*REQUEST*
Copy exactly the lines of the records below, and only those lines, beginning with the line that contains "with the tape. */" and ending with the line that contains "obj.matrix_world = world".

### RECORDS SHOWN ###

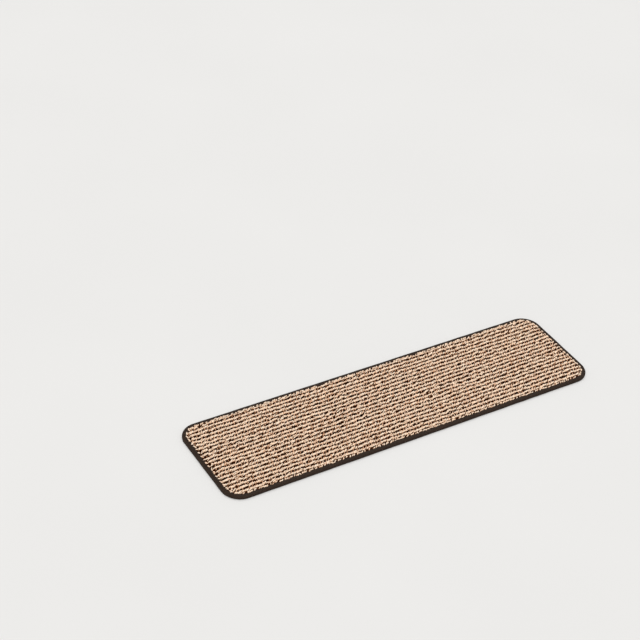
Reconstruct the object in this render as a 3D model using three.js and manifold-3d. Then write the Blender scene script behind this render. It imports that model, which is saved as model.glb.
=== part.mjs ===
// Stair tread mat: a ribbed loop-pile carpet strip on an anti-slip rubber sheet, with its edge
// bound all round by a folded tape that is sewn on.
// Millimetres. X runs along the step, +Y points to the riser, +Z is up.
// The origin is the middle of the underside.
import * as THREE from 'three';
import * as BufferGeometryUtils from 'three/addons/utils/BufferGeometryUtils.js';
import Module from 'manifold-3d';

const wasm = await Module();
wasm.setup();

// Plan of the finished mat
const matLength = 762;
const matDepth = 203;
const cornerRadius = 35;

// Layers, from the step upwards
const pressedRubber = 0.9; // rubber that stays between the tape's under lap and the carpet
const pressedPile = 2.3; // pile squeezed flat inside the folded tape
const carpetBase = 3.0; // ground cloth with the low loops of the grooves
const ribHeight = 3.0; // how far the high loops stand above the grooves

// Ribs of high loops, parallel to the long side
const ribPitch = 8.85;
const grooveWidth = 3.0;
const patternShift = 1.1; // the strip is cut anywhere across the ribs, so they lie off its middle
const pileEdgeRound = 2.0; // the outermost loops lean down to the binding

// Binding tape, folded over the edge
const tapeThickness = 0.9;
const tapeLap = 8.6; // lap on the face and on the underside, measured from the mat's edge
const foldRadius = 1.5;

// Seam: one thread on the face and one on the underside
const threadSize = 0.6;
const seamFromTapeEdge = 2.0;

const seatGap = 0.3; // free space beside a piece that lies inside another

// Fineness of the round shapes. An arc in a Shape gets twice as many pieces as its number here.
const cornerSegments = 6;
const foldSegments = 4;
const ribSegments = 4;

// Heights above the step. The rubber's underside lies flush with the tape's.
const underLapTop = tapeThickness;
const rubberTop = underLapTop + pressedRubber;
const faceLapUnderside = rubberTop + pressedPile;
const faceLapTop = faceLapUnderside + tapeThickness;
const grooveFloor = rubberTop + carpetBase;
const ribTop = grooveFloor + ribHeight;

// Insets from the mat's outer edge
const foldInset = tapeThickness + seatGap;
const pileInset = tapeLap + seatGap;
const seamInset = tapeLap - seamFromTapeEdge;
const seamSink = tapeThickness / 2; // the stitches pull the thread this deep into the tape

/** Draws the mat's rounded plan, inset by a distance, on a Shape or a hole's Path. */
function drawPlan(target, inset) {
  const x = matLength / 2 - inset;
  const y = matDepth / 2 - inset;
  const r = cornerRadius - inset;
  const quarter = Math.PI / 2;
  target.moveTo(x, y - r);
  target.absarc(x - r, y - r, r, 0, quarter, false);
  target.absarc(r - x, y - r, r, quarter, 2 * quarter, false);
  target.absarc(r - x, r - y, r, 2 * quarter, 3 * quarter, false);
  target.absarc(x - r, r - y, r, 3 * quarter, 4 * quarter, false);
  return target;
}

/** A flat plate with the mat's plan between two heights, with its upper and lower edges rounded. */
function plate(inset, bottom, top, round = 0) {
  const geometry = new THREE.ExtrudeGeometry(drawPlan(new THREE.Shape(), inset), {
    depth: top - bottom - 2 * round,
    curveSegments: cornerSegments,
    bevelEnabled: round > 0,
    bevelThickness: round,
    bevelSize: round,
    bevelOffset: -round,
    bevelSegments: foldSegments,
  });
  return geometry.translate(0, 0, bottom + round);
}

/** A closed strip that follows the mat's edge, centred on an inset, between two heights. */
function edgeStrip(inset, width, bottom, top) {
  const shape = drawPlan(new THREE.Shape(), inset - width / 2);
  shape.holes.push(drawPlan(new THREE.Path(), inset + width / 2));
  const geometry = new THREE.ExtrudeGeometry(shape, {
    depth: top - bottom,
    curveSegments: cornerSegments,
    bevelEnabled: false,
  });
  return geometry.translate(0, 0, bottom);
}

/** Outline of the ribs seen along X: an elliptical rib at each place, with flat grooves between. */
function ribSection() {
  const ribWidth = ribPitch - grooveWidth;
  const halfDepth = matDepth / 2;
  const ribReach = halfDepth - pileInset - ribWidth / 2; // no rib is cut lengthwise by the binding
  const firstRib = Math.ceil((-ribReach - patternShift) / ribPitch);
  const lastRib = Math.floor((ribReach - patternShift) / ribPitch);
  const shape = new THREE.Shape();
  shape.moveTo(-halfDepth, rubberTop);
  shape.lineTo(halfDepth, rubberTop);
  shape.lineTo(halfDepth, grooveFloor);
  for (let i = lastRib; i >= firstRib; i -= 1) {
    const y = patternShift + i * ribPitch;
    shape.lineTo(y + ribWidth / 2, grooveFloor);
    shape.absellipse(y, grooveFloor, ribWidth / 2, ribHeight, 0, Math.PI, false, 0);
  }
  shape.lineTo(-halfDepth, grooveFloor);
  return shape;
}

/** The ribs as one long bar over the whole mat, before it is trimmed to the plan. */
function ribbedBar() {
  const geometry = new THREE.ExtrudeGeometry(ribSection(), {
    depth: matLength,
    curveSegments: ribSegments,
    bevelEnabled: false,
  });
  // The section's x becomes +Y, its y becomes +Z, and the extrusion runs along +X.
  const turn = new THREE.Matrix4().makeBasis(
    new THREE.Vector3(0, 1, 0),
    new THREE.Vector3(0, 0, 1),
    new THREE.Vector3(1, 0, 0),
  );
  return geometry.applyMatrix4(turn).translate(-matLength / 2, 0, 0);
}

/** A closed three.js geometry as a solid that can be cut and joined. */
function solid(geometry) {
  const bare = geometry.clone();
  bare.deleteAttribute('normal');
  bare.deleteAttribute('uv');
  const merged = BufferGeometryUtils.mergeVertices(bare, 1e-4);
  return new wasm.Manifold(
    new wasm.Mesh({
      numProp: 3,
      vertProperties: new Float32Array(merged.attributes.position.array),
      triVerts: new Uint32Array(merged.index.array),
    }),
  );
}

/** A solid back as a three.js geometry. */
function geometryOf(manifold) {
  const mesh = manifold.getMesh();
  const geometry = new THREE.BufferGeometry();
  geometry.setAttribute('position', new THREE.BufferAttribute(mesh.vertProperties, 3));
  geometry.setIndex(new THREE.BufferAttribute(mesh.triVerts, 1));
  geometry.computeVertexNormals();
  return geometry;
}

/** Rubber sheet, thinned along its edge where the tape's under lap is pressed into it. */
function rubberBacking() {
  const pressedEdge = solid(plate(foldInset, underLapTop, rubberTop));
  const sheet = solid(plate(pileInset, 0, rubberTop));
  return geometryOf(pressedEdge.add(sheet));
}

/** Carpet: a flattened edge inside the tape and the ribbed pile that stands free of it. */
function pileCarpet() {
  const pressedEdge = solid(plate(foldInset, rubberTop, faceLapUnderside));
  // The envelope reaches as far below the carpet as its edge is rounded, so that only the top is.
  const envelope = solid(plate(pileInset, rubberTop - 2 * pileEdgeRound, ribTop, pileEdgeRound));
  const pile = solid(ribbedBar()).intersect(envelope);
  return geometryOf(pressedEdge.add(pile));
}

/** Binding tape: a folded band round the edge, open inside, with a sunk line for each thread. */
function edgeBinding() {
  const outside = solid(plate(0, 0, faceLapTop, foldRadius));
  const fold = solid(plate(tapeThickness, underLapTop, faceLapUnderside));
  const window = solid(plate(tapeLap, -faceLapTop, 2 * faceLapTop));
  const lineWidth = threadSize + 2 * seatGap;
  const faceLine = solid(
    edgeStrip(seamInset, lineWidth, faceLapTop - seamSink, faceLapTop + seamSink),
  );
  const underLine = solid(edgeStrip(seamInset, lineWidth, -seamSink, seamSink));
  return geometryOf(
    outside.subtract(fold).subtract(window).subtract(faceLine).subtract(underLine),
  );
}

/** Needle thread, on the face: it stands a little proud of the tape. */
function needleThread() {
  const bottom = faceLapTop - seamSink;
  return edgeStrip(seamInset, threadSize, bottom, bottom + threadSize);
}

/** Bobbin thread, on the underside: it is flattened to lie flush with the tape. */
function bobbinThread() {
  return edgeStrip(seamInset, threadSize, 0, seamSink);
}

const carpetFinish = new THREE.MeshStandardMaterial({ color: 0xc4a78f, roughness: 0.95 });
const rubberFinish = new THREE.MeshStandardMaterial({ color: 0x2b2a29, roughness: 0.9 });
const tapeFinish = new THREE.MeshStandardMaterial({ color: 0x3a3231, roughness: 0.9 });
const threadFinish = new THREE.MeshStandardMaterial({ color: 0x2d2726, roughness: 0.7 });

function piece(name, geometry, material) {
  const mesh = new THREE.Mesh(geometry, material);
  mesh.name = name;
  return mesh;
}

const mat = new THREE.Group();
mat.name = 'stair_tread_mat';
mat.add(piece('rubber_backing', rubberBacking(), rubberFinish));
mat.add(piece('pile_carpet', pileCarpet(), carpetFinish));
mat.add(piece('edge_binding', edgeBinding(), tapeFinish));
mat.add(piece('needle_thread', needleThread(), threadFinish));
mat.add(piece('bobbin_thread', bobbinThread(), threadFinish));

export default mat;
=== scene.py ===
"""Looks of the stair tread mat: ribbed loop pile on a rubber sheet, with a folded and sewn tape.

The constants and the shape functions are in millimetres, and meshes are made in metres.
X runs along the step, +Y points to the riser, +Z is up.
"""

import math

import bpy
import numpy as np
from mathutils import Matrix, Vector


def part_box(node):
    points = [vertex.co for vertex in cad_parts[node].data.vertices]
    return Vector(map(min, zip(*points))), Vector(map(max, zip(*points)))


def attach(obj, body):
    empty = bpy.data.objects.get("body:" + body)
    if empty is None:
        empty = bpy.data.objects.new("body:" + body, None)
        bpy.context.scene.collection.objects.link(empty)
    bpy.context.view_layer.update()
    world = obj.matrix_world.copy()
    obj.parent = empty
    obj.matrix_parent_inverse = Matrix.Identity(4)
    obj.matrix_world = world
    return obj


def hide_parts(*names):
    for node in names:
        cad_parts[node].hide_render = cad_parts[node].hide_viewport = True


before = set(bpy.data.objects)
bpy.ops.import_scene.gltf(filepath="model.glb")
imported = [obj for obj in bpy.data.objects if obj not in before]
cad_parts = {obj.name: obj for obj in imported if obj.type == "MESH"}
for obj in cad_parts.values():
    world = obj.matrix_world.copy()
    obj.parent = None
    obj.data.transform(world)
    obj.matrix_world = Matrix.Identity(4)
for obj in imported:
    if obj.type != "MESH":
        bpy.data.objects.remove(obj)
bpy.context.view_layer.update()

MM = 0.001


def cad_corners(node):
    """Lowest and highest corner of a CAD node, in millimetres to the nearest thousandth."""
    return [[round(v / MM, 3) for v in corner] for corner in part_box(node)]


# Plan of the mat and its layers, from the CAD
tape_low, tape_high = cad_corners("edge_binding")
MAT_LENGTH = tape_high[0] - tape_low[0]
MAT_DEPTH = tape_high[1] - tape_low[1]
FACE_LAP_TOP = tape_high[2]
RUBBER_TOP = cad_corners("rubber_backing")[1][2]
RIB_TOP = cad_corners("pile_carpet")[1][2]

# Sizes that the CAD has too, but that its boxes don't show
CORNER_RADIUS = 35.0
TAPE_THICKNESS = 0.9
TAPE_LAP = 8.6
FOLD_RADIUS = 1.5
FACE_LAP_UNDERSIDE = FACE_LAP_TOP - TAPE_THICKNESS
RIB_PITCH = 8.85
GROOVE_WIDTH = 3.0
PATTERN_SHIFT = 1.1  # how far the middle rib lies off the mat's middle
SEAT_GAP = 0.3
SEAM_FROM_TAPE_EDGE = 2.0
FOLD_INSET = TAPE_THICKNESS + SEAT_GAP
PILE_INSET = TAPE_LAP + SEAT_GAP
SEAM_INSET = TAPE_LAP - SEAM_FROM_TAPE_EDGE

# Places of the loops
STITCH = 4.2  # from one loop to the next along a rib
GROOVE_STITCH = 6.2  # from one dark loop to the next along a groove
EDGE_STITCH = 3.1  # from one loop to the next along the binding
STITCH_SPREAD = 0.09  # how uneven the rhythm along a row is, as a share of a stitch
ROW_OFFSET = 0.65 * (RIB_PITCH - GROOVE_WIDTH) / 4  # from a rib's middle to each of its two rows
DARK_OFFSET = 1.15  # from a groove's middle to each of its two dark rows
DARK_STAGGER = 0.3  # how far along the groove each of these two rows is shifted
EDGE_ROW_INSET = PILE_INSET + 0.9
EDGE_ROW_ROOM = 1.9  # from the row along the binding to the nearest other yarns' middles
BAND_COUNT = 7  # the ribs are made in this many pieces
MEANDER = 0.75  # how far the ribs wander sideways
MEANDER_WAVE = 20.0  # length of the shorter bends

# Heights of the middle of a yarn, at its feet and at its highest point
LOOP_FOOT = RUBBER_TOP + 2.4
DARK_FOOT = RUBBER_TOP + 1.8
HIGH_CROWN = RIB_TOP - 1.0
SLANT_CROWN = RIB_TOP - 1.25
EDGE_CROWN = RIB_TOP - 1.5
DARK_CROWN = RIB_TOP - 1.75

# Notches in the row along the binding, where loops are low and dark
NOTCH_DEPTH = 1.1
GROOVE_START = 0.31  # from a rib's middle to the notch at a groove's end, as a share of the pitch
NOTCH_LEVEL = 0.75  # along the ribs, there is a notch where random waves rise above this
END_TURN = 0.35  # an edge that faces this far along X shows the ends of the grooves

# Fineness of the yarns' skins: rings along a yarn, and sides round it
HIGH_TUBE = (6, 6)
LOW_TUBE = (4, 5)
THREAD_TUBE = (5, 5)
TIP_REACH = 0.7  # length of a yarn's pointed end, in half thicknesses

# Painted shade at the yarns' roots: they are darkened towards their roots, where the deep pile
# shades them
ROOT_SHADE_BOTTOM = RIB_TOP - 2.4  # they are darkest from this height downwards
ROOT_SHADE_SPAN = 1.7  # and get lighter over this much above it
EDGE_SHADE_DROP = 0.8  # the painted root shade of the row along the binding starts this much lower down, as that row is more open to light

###
### RECORDS SHOWN ###

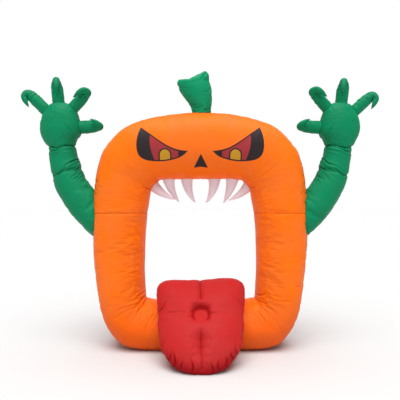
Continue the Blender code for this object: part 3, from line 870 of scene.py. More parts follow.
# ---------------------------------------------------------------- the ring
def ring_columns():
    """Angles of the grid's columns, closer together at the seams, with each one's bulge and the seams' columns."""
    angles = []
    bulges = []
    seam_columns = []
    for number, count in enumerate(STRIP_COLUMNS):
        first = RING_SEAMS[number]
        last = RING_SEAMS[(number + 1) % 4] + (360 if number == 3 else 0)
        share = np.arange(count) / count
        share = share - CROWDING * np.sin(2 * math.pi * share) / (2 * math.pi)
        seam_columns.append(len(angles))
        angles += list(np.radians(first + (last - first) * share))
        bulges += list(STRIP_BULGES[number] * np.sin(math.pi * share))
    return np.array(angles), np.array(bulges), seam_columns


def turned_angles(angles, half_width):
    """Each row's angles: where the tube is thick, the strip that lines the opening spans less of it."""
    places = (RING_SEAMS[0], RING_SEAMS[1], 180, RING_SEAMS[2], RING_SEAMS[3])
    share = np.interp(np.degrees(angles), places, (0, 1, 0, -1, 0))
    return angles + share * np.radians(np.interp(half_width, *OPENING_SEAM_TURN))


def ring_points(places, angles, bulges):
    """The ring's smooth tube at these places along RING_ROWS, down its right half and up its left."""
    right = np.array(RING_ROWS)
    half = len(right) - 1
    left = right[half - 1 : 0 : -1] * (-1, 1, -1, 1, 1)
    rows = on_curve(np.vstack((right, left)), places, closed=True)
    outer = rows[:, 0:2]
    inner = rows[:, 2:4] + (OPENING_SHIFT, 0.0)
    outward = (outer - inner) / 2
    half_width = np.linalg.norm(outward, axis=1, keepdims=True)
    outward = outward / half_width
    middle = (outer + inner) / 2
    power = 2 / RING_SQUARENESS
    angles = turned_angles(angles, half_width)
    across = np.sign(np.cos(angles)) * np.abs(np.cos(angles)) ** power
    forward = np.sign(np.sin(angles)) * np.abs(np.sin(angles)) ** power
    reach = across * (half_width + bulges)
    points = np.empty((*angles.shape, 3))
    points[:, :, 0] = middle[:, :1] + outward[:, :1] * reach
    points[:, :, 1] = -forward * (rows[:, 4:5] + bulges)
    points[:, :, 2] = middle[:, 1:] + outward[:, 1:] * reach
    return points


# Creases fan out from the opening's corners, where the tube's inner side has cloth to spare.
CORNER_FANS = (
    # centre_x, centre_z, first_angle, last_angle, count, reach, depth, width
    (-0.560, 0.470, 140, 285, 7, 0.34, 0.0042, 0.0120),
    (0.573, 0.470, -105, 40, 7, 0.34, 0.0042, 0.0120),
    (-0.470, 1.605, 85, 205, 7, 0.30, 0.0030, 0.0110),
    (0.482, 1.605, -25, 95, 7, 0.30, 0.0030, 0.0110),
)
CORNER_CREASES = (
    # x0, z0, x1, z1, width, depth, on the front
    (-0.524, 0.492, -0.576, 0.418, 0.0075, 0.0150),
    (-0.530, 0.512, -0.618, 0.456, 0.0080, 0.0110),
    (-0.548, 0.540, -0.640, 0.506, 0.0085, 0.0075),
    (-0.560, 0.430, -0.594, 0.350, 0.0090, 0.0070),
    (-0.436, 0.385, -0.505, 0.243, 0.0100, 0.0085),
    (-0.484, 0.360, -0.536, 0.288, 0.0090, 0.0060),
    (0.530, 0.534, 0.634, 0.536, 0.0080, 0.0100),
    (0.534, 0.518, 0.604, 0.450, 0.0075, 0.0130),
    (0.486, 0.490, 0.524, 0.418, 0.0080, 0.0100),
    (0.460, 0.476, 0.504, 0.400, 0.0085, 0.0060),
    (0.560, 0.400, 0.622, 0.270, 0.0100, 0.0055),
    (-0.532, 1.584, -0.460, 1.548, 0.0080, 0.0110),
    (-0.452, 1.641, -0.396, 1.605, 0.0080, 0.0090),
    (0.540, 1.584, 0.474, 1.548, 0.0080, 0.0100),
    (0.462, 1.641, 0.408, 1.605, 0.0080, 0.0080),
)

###

*RESPONSE TO THIS EXERCISE*
/** Bobbin thread, on the underside: it is flattened to lie flush with the tape. */
function bobbinThread() {
  return edgeStrip(seamInset, threadSize, 0, seamSink);
}

const carpetFinish = new THREE.MeshStandardMaterial({ color: 0xc4a78f, roughness: 0.95 });
const rubberFinish = new THREE.MeshStandardMaterial({ color: 0x2b2a29, roughness: 0.9 });
const tapeFinish = new THREE.MeshStandardMaterial({ color: 0x3a3231, roughness: 0.9 });
const threadFinish = new THREE.MeshStandardMaterial({ color: 0x2d2726, roughness: 0.7 });

function piece(name, geometry, material) {
  const mesh = new THREE.Mesh(geometry, material);
  mesh.name = name;
  return mesh;
}

const mat = new THREE.Group();
mat.name = 'stair_tread_mat';
mat.add(piece('rubber_backing', rubberBacking(), rubberFinish));
mat.add(piece('pile_carpet', pileCarpet(), carpetFinish));
mat.add(piece('edge_binding', edgeBinding(), tapeFinish));
mat.add(piece('needle_thread', needleThread(), threadFinish));
mat.add(piece('bobbin_thread', bobbinThread(), threadFinish));

export default mat;
=== scene.py ===
"""Looks of the stair tread mat: ribbed loop pile on a rubber sheet, with a folded and sewn tape.

The constants and the shape functions are in millimetres, and meshes are made in metres.
X runs along the step, +Y points to the riser, +Z is up.
"""

import math

import bpy
import numpy as np
from mathutils import Matrix, Vector


def part_box(node):
    points = [vertex.co for vertex in cad_parts[node].data.vertices]
    return Vector(map(min, zip(*points))), Vector(map(max, zip(*points)))


def attach(obj, body):
    empty = bpy.data.objects.get("body:" + body)
    if empty is None:
        empty = bpy.data.objects.new("body:" + body, None)
        bpy.context.scene.collection.objects.link(empty)
    bpy.context.view_layer.update()
    world = obj.matrix_world.copy()
    obj.parent = empty
    obj.matrix_parent_inverse = Matrix.Identity(4)
    obj.matrix_world = world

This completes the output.